When police finally identified Fryar, Winslow was informed that he was being prosecuted for another rape, but the details were so similar that police were confident hers would be a match. She said it was important to her to make sure he was charged for her case at the same time.
“What he did to me was personal,” Winslow said. “And I wanted what was done to him to be personal, too.”
When preparing to testify, she said she paid close attention to her appearance, aware that onlookers would mentally rate whether she was worth it, writing, “I assume they’ll wonder why he bothered.”
“Being a woman just going about in your day-to-day life, you do often feel like people are judging how attractive you are,” Winslow said. “So why wouldn’t that apply in a courtroom?”
Prosecutors had already discussed the assailant's predilection for his victims’ legs in open court, so Winslow wore pants. She didn’t want anyone else evaluating her legs.
“It’s a very emotional thing to be public among strangers in talking about something so personal,” she said.

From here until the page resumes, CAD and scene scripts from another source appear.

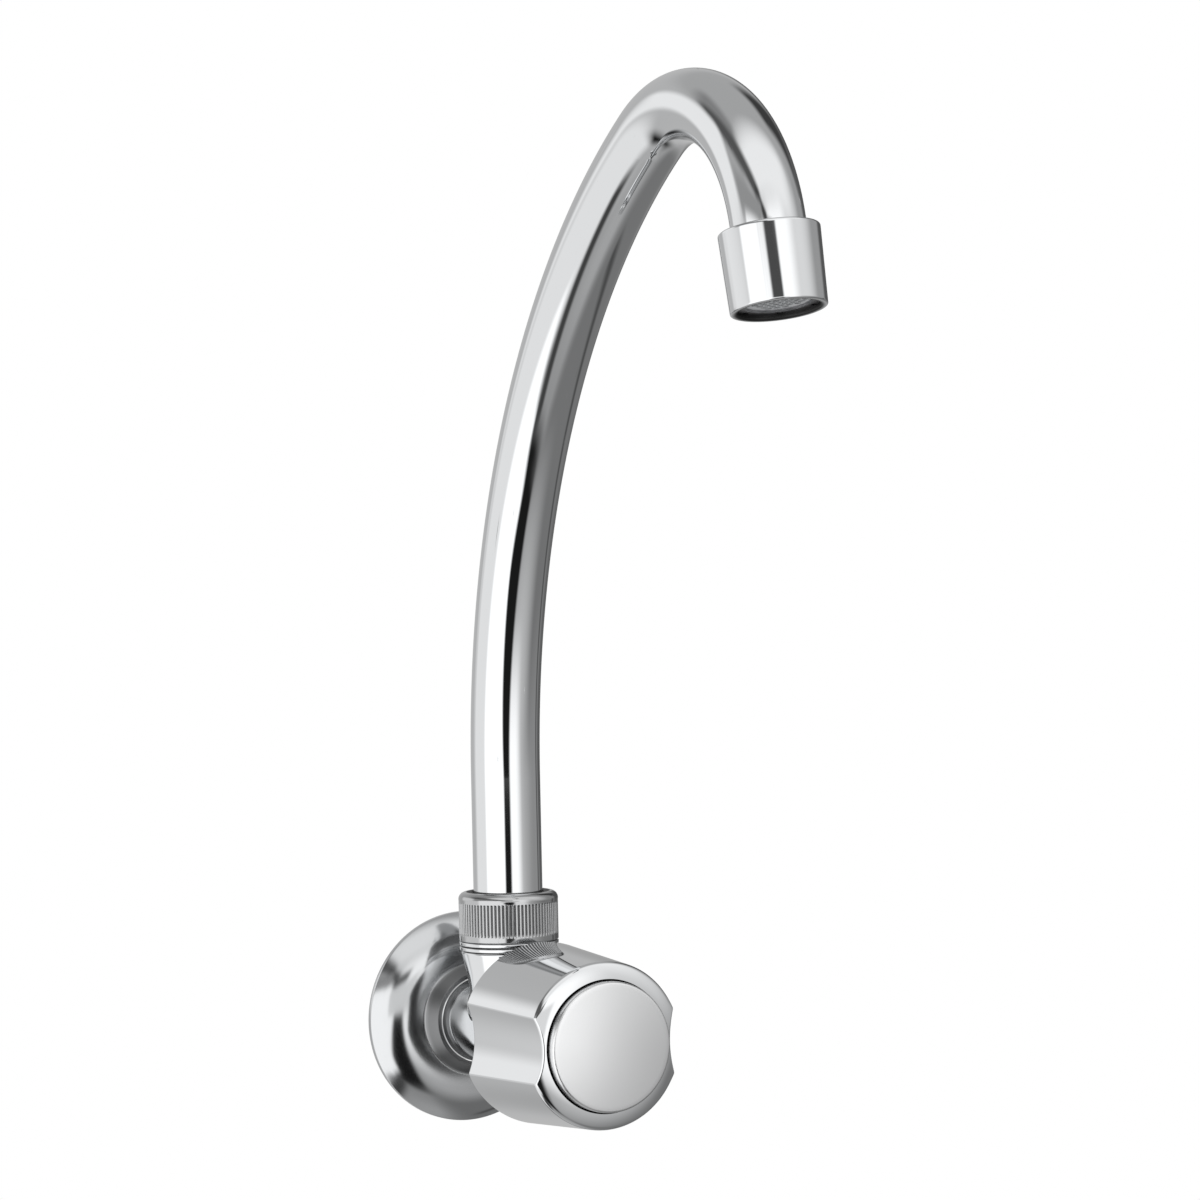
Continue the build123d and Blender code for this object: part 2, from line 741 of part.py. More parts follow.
# Knob shell: tapered side with two scallops, rounded front ring, web, boss and cap recess
cap_recess_radius = cap_diameter / 2 + slip_clearance
web_front = web_reach + web_thickness
ring_start = (knob_front_reach, knob_radius(knob_front_reach))
ring_end = (knob_ring_reach, cap_recess_radius)
ring_middle = (
    ring_start[0] + (ring_end[0] - ring_start[0]) * knob_ring_bulge_share,
    ring_end[1] + (ring_start[1] - ring_end[1]) * knob_ring_bulge_share,
)
with BuildPart() as knob_shell:
    loft(
        [knob_outline(knob_back_reach, 0), knob_outline(knob_ring_reach + overrun, 0)],
        ruled=True,
    )
    with BuildSketch(turning_plane):
        with BuildLine():
            Line((knob_back_reach, 0), (knob_back_reach, knob_back_diameter))
            Line((knob_back_reach, knob_back_diameter), (knob_front_reach, knob_back_diameter))
            Line((knob_front_reach, knob_back_diameter), ring_start)
            ThreePointArc(ring_start, ring_middle, ring_end)
            Line(ring_end, (knob_ring_reach, 0))
            Line((knob_ring_reach, 0), (knob_back_reach, 0))
        make_face()
    revolve(axis=inlet_axis, mode=Mode.INTERSECT)
    back_edge = knob_shell.faces().sort_by(Axis.Y)[-1].edges()
    fillet(back_edge, radius=knob_edge_fillet)
    add(knob_cavity.part, mode=Mode.SUBTRACT)
    recess_profile = [
        (web_front, 0),
        (web_front, cap_recess_radius - cap_seat_width),
        (cap_seat_reach, cap_recess_radius - cap_seat_width),
        (cap_seat_reach, cap_recess_radius),
        (knob_ring_reach + overrun, cap_recess_radius),
        (knob_ring_reach + overrun, 0),
    ]
    revolve(outline(turning_plane, recess_profile), axis=inlet_axis, mode=Mode.SUBTRACT)
    with BuildSketch(facing(insert_back)):
        Circle(insert_diameter / 2)
    extrude(amount=boss_length, mode=Mode.SUBTRACT)
    with BuildSketch(facing(web_reach)):
        Circle(screw_diameter / 2 + slip_clearance)
    extrude(amount=web_thickness, mode=Mode.SUBTRACT)
knob_shell.part.label = "knob_shell"
export_step(knob_shell.part, "parts/knob_shell.step")

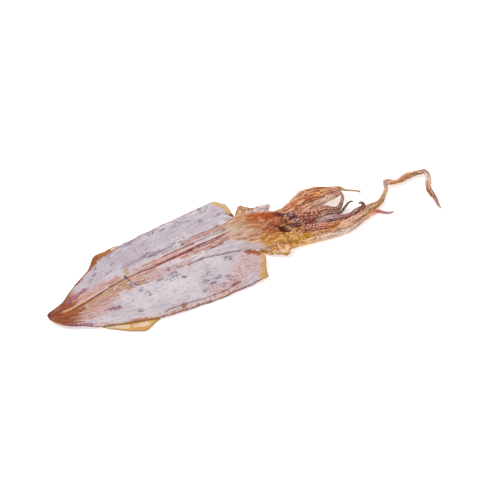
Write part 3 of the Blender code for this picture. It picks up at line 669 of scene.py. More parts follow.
# The neck and head
# The head was slit with the body and laid open: a slab of strands that runs out of the mantle, cream at the
# neck and orange at the cheeks, with the torn ring of one eye, a dark pit behind the beak and a bright rim.
HEAD_TAIL, HEAD_END = 174.0, 268.0
HEAD_LEFT = ((174, 11), (186, 11.5), (200, 13), (212, 12), (222, 9.5), (230, 5), (238, 2), (248, 1),
             (258, -2), (268, -12))
HEAD_RIGHT = ((174, -22), (186, -27), (200, -33), (212, -36), (222, -38.5), (234, -42), (248, -44.5),
              (258, -44), (268, -36))
HEAD_TOP = ((174, 9), (186, 10.2), (196, 11.2), (206, 11.4), (218, 11), (230, 10.5), (245, 9), (255, 7.5),
            (268, 4.5))
HEAD_UNDER = ((174, 7), (186, 8), (200, 6.5), (206, 3.5), (213, 0), (258, 0), (268, 1.5))
# How far the neck's strands stand above the mantle that they grow out of, and where the head lifts off it
NECK_ABOVE = ((174, -1.2), (182, -0.2), (192, 0.5), (204, 0.8))
NECK_STRANDS, NECK_LIFTS = (178.0, 10.0), (194.0, 14.0)
NECK_EDGE_DROP, NECK_STRAND_HEIGHT = 1.6, 0.5
HEAD_ROWS, HEAD_TOP_COLUMNS, HEAD_UNDER_COLUMNS = 230, 170, 30
HEAD_FULLNESS, UNDER_FULLNESS, HEAD_MIDDLE = 0.42, 1.8, 0.35
HEAD_HALF_WIDTH = 24.0
HEAD_RAG, HEAD_RAG_LENGTH = (0.8, 1.2), 3.5
HEAD_LUMP, HEAD_LUMP_SIZE = 1.6, 9.0
BEND, BEND_SIZE = (3.0, 2.5), 9.0
STRAND_HEIGHT, STRAND_SPACING, STRAND_LENGTH = 0.75, 2.0, 15.0
CRUMPLE_HEIGHT, CRUMPLE_LENGTH, CRUMPLE_WIDTH = 1.15, 6.5, 3.0
# The small strands and crumples on them: how high beside the large ones, and how many to each, both ways
SMALL_STRANDS, SMALL_CRUMPLES = (0.45, 2, 2.4), (0.28, 2.5, 2.3)
CRUMPLED = (204.0, 14.0)
EYE_RING, EYE_RING_SIZE, EYE_RING_HEIGHT, EYE_DEPTH = (209, -21.5), 4.0, 1.0, 0.5
EYE_OVAL, EYE_RING_WIDTH, EYE_WIDTH = 0.85, 1.1, 2.4
PIT_LINE, PIT_WIDTH, PIT_DEPTH = [(231.5, -22.5), (234, -26.5), (236, -31.5)], 3.8, 4.0
BRIGHT_RIM, BRIGHT_RIM_WIDTH, BRIGHT_RIM_HEIGHT = [(208, 6), (214, 4), (224, 0), (236, -4.5)], 3, 1.2
HEAD_STAINS = {
    "cream": [([(178, 2), (190, -4), (200, -12)], 11), ([(190, -22), (202, -30)], 7)],
    "bloom": [([(172, 11), (175, 0), (175, -12), (178, -22)], 9.5),
              ([(180, -23), (190, -26), (204, -33)], 5)],
    "olive": [([(190, -2), (200, -3)], 4), ([(203, 2), (210, -4)], 3), ([(206, -14), (210, -13)], 2.5),
              ([(213, -24), (211, -27)], 3)],
    "orange": [([(212, 0), (224, -6), (230, -16)], 8), ([(216, -18), (226, -22)], 7),
               ([(203, -7), (213, -12)], 2.2), ([(200, -17), (206, -18)], 1.5),
               ([(198, -22), (212, -27)], 1.4)],
    "ochre": [([(212, -29), (225, -32), (236, -38), (252, -44)], 7), ([(240, -38), (250, -40)], 4)],
    "yellow": [([(234, -41), (247, -43)], 4)],
    "ember": [([(215, 3), (225, -1.5), (235, -6)], 4.4)],
    "wine": [([(235, -5), (241, -8)], 3), ([(224, -16), (230, -20)], 1.6)],
    "violet": [([(239, -8), (248, -12)], 3.2), ([(241, -20), (247, -30)], 4), ([(247, -11), (255, -15)], 4)],
    # The pit's near-black is painted shade in its hollow, over the dark flesh behind the beak
    "pit": [(PIT_LINE, 4.4)],
    "pink": [([(202, -35), (210, -42)], 3.5)],
}


def mantle_top(x, y):
    """The height of the mantle's inner face without its finest relief."""
    return mantle_height(x, y) + THICKNESS / 2 + strap_relief(x, y)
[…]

Winslow assumed being the same room as Fryar would be the most significant aspect of the process, but said she was surprised to find that meeting the detectives working the case behind the prosecutor had the greatest impact.
“Those relationships were so profound and so wonderful that they overshadowed seeing Arthur Fryar again,” Winslow said. “It was very surprising and actually very beautiful.”
Her relationships with fellow students and faculty in the theater department at Carnegie Mellon helped her get through the year or two following the incident. She said actors are very articulate about strong emotions and difficult things, and they all discussed it.
“There was nothing secretive; there was no shame,” Winslow said. “Having that as this foundation of, ‘This is a piece of my life. This is a thing that happened, but my life is full of other things as well,’ was an enormous comfort."
She doesn't think about changing the past. It's unrealistic, she said.
“In 46 years that I’ve been alive, one terrible thing has happened to me,” Winslow said. “I wouldn’t’ want to trade all the good things that have come out of living my life the way that I have just to get rid of that one bad thing.”